╔══

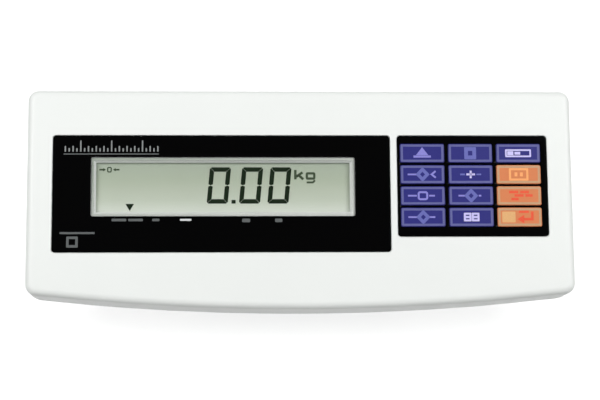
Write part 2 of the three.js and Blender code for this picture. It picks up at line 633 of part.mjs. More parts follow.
function buildHead() {
  const head = new THREE.Group();
  head.position.set(0, FACE_CENTRE.y, FACE_CENTRE.z);
  head.rotation.x = THREE.MathUtils.degToRad(FACE_LEAN);
  piece(head, 'front_cover', frontCover(), ABS_WHITE);
  piece(head, 'rear_cover', rearCover(), ABS_WHITE);
  piece(head, 'battery_door', batteryDoor(), ABS_WHITE);
  piece(head, 'display_panel', displayPanel(), BLACK_GLOSS);
  piece(head, 'display_lens', displayLens(), CLEAR);
  piece(head, 'lcd_gasket', lcdGasket(), BLACK_RUBBER);
  piece(head, 'lcd_glass', lcdGlass(), LCD_GREEN);
  piece(head, 'lcd_frame', lcdFrame(), BLACK_PLASTIC);
  piece(head, 'lcd_backlight', lcdBacklight(), DIFFUSER);
  piece(head, 'display_board', displayBoard(), BOARD_GREEN);
  piece(head, 'keypad_panel', keypadPanel(), BLACK_GLOSS);
  for (const spot of keyCentres()) {
    const orange = spot.column === 2 && spot.row > 0;
    piece(head, spot.name, key(spot), orange ? KEY_ORANGE : KEY_BLUE);
  }
  piece(head, 'key_mat', keyMat(), GREY_SILICONE);
  piece(head, 'key_switches', keySwitches(), STEEL);
  piece(head, 'keypad_board', keypadBoard(), BOARD_GREEN);
  piece(head, 'keypad_ribbon', keypadRibbon(), CABLE_GREY);
  piece(head, 'display_ribbon', displayRibbon(), CABLE_GREY);
  piece(head, 'main_board', mainBoard(), BOARD_GREEN);
  piece(head, 'analog_shield', analogShield(), STEEL);
  piece(head, 'processor', processor(), BLACK_PLASTIC);
  piece(head, 'buzzer', buzzer(), BLACK_PLASTIC);
  piece(head, 'battery', battery(), BATTERY_GREY);
  piece(head, 'battery_pad', batteryPad(), BLACK_RUBBER);
  piece(head, 'battery_lead_red', batteryLead(TABS.x[0]), LEAD_RED);
  piece(head, 'battery_lead_black', batteryLead(TABS.x[1]), BLACK_RUBBER);
  piece(head, 'power_switch', powerSwitch(), BLACK_PLASTIC);
  const rocker = piece(head, 'power_rocker', powerRocker(), BLACK_PLASTIC);
  rocker.position.set(SWITCH.x, SWITCH.y, SWITCH.axis);
  rocker.rotation.x = THREE.MathUtils.degToRad(-SWITCH.throw);
  piece(head, 'power_inlet', powerInlet(), BLACK_PLASTIC);
  piece(head, 'serial_port', serialPort(), STEEL);
  piece(head, 'load_cell_socket', cellSocket(), STEEL);
  SCREW_SPOTS.forEach((spot, i) => piece(head, `case_screw_${i + 1}`, caseScrew(spot), STEEL));
  for (const [side, name] of [[-1, 'left'], [1, 'right']]) {
    piece(head, `${name}_insert`, insert(side), BRASS);
    piece(head, `${name}_friction_disc`, frictionDisc(side), BLACK_RUBBER);
  }
  return head;
}

function buildBracket(head) {
  const bracket = new THREE.Group();
  const pivot = new THREE.Vector3(0, PIVOT.y, PIVOT.z);
  head.updateMatrixWorld(true);
  head.localToWorld(pivot);
  piece(bracket, 'tilt_bracket', tiltBracket(pivot.y, pivot.z), GREY_PAINT);
  piece(bracket, 'base_pad', basePad(), BLACK_RUBBER);
  for (const [side, name] of [[-1, 'left'], [1, 'right']]) {
    const clamp = new THREE.Group();
    clamp.position.copy(pivot);
    clamp.rotation.y = side * Math.PI / 2;
    piece(clamp, `${name}_washer`, washer(), STEEL);
    piece(clamp, `${name}_knob`, knob(), BLACK_PLASTIC);
    piece(clamp, `${name}_knob_stud`, knobStud(), STEEL);
    bracket.add(clamp);
  }
  return bracket;
}

const scaleHead = new THREE.Group();
const head = buildHead();
scaleHead.add(head, buildBracket(head));

export default scaleHead;
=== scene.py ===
"""Display and keypad head of a counting scale on its tilt bracket: looks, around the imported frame."""
import json
import math

import bmesh
import bpy
from mathutils import Matrix, Vector

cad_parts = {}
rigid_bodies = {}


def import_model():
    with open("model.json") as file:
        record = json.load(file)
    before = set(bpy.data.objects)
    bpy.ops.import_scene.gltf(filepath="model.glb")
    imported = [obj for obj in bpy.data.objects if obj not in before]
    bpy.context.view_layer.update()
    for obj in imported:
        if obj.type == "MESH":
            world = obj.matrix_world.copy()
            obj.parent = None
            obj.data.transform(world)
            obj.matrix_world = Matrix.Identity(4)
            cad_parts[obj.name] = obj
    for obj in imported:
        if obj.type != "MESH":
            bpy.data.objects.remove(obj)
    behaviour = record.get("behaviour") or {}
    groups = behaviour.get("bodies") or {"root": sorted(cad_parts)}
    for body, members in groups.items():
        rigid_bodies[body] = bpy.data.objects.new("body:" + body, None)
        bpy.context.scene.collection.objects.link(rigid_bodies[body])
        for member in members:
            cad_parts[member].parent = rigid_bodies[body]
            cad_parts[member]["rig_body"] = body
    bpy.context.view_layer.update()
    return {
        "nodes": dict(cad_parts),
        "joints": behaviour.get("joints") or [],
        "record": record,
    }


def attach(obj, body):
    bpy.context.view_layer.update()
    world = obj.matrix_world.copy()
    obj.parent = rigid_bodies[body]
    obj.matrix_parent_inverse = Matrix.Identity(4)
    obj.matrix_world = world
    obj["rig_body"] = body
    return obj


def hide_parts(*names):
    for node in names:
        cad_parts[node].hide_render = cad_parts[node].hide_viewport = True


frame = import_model()

# ------------------------------------------------------------------ the face's own frame
# Pieces on the head are made in millimetres: x across, y up the face, z out of the face.
# The origin is the middle of the front cover, on the plane of the display panel.

JOINTS = {joint["name"]: joint for joint in frame["joints"]}
ACROSS = Vector((1, 0, 0))
UP_FACE = Vector(JOINTS["battery_door_slide"]["axis"]).normalized()
OUT = -Vector(JOINTS["key_1_1_press"]["axis"]).normalized()
MM = 0.001


def reach(node, direction):
    """How far a node goes along a direction, lowest and highest, in metres."""
    along = [vertex.co.dot(direction) for vertex in frame["nodes"][node].data.vertices]
    return min(along), max(along)


FACE_MIDDLE = sum(reach("front_cover", UP_FACE)) / 2
FACE_LEVEL = reach("display_panel", OUT)[1]
TURN = Matrix((ACROSS, UP_FACE, OUT)).transposed().to_4x4()
FACE = Matrix.Translation(UP_FACE * FACE_MIDDLE + OUT * FACE_LEVEL) @ TURN @ Matrix.Scale(MM, 4)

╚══

» **WHAT YOU WILL DO**:
Copy the data above exactly. Every line must be included.

» **TASK SOLUTION**:
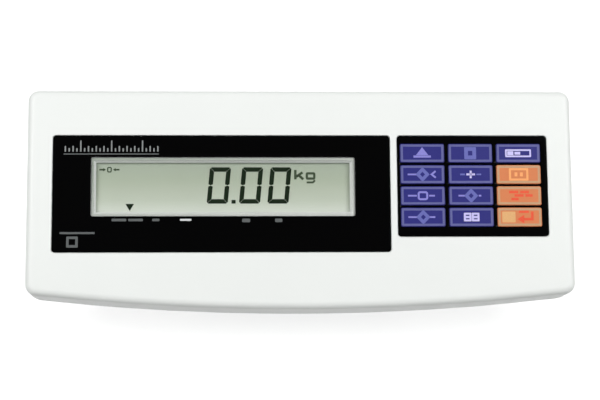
Write part 2 of the three.js and Blender code for this picture. It picks up at line 633 of part.mjs. More parts follow.
function buildHead() {
  const head = new THREE.Group();
  head.position.set(0, FACE_CENTRE.y, FACE_CENTRE.z);
  head.rotation.x = THREE.MathUtils.degToRad(FACE_LEAN);
  piece(head, 'front_cover', frontCover(), ABS_WHITE);
  piece(head, 'rear_cover', rearCover(), ABS_WHITE);
  piece(head, 'battery_door', batteryDoor(), ABS_WHITE);
  piece(head, 'display_panel', displayPanel(), BLACK_GLOSS);
  piece(head, 'display_lens', displayLens(), CLEAR);
  piece(head, 'lcd_gasket', lcdGasket(), BLACK_RUBBER);
  piece(head, 'lcd_glass', lcdGlass(), LCD_GREEN);
  piece(head, 'lcd_frame', lcdFrame(), BLACK_PLASTIC);
  piece(head, 'lcd_backlight', lcdBacklight(), DIFFUSER);
  piece(head, 'display_board', displayBoard(), BOARD_GREEN);
  piece(head, 'keypad_panel', keypadPanel(), BLACK_GLOSS);
  for (const spot of keyCentres()) {
    const orange = spot.column === 2 && spot.row > 0;
    piece(head, spot.name, key(spot), orange ? KEY_ORANGE : KEY_BLUE);
  }
  piece(head, 'key_mat', keyMat(), GREY_SILICONE);
  piece(head, 'key_switches', keySwitches(), STEEL);
  piece(head, 'keypad_board', keypadBoard(), BOARD_GREEN);
  piece(head, 'keypad_ribbon', keypadRibbon(), CABLE_GREY);
  piece(head, 'display_ribbon', displayRibbon(), CABLE_GREY);
  piece(head, 'main_board', mainBoard(), BOARD_GREEN);
  piece(head, 'analog_shield', analogShield(), STEEL);
  piece(head, 'processor', processor(), BLACK_PLASTIC);
  piece(head, 'buzzer', buzzer(), BLACK_PLASTIC);
  piece(head, 'battery', battery(), BATTERY_GREY);
  piece(head, 'battery_pad', batteryPad(), BLACK_RUBBER);
  piece(head, 'battery_lead_red', batteryLead(TABS.x[0]), LEAD_RED);
  piece(head, 'battery_lead_black', batteryLead(TABS.x[1]), BLACK_RUBBER);
  piece(head, 'power_switch', powerSwitch(), BLACK_PLASTIC);
  const rocker = piece(head, 'power_rocker', powerRocker(), BLACK_PLASTIC);
  rocker.position.set(SWITCH.x, SWITCH.y, SWITCH.axis);
  rocker.rotation.x = THREE.MathUtils.degToRad(-SWITCH.throw);
  piece(head, 'power_inlet', powerInlet(), BLACK_PLASTIC);
  piece(head, 'serial_port', serialPort(), STEEL);
  piece(head, 'load_cell_socket', cellSocket(), STEEL);
  SCREW_SPOTS.forEach((spot, i) => piece(head, `case_screw_${i + 1}`, caseScrew(spot), STEEL));
  for (const [side, name] of [[-1, 'left'], [1, 'right']]) {
    piece(head, `${name}_insert`, insert(side), BRASS);
    piece(head, `${name}_friction_disc`, frictionDisc(side), BLACK_RUBBER);
  }
  return head;
}

function buildBracket(head) {
  const bracket = new THREE.Group();
  const pivot = new THREE.Vector3(0, PIVOT.y, PIVOT.z);
  head.updateMatrixWorld(true);
  head.localToWorld(pivot);
  piece(bracket, 'tilt_bracket', tiltBracket(pivot.y, pivot.z), GREY_PAINT);
  piece(bracket, 'base_pad', basePad(), BLACK_RUBBER);
  for (const [side, name] of [[-1, 'left'], [1, 'right']]) {
    const clamp = new THREE.Group();
    clamp.position.copy(pivot);
    clamp.rotation.y = side * Math.PI / 2;
    piece(clamp, `${name}_washer`, washer(), STEEL);
    piece(clamp, `${name}_knob`, knob(), BLACK_PLASTIC);
    piece(clamp, `${name}_knob_stud`, knobStud(), STEEL);
    bracket.add(clamp);
  }
  return bracket;
}

const scaleHead = new THREE.Group();
const head = buildHead();
scaleHead.add(head, buildBracket(head));

export default scaleHead;
=== scene.py ===
"""Display and keypad head of a counting scale on its tilt bracket: looks, around the imported frame."""
import json
import math

import bmesh
import bpy
from mathutils import Matrix, Vector

cad_parts = {}
rigid_bodies = {}


def import_model():
    with open("model.json") as file:
        record = json.load(file)
    before = set(bpy.data.objects)
    bpy.ops.import_scene.gltf(filepath="model.glb")
    imported = [obj for obj in bpy.data.objects if obj not in before]
    bpy.context.view_layer.update()
    for obj in imported:
        if obj.type == "MESH":
            world = obj.matrix_world.copy()
            obj.parent = None
            obj.data.transform(world)
            obj.matrix_world = Matrix.Identity(4)
            cad_parts[obj.name] = obj
    for obj in imported:
        if obj.type != "MESH":
            bpy.data.objects.remove(obj)
    behaviour = record.get("behaviour") or {}
    groups = behaviour.get("bodies") or {"root": sorted(cad_parts)}
    for body, members in groups.items():
        rigid_bodies[body] = bpy.data.objects.new("body:" + body, None)
        bpy.context.scene.collection.objects.link(rigid_bodies[body])
        for member in members:
            cad_parts[member].parent = rigid_bodies[body]
            cad_parts[member]["rig_body"] = body
    bpy.context.view_layer.update()
    return {
        "nodes": dict(cad_parts),
        "joints": behaviour.get("joints") or [],
        "record": record,
    }


def attach(obj, body):
    bpy.context.view_layer.update()
    world = obj.matrix_world.copy()
    obj.parent = rigid_bodies[body]
    obj.matrix_parent_inverse = Matrix.Identity(4)
    obj.matrix_world = world
    obj["rig_body"] = body
    return obj


def hide_parts(*names):
    for node in names:
        cad_parts[node].hide_render = cad_parts[node].hide_viewport = True


frame = import_model()

# ------------------------------------------------------------------ the face's own frame
# Pieces on the head are made in millimetres: x across, y up the face, z out of the face.
# The origin is the middle of the front cover, on the plane of the display panel.

JOINTS = {joint["name"]: joint for joint in frame["joints"]}
ACROSS = Vector((1, 0, 0))
UP_FACE = Vector(JOINTS["battery_door_slide"]["axis"]).normalized()
OUT = -Vector(JOINTS["key_1_1_press"]["axis"]).normalized()
MM = 0.001


def reach(node, direction):
    """How far a node goes along a direction, lowest and highest, in metres."""
    along = [vertex.co.dot(direction) for vertex in frame["nodes"][node].data.vertices]
    return min(along), max(along)


FACE_MIDDLE = sum(reach("front_cover", UP_FACE)) / 2
FACE_LEVEL = reach("display_panel", OUT)[1]
TURN = Matrix((ACROSS, UP_FACE, OUT)).transposed().to_4x4()
FACE = Matrix.Translation(UP_FACE * FACE_MIDDLE + OUT * FACE_LEVEL) @ TURN @ Matrix.Scale(MM, 4)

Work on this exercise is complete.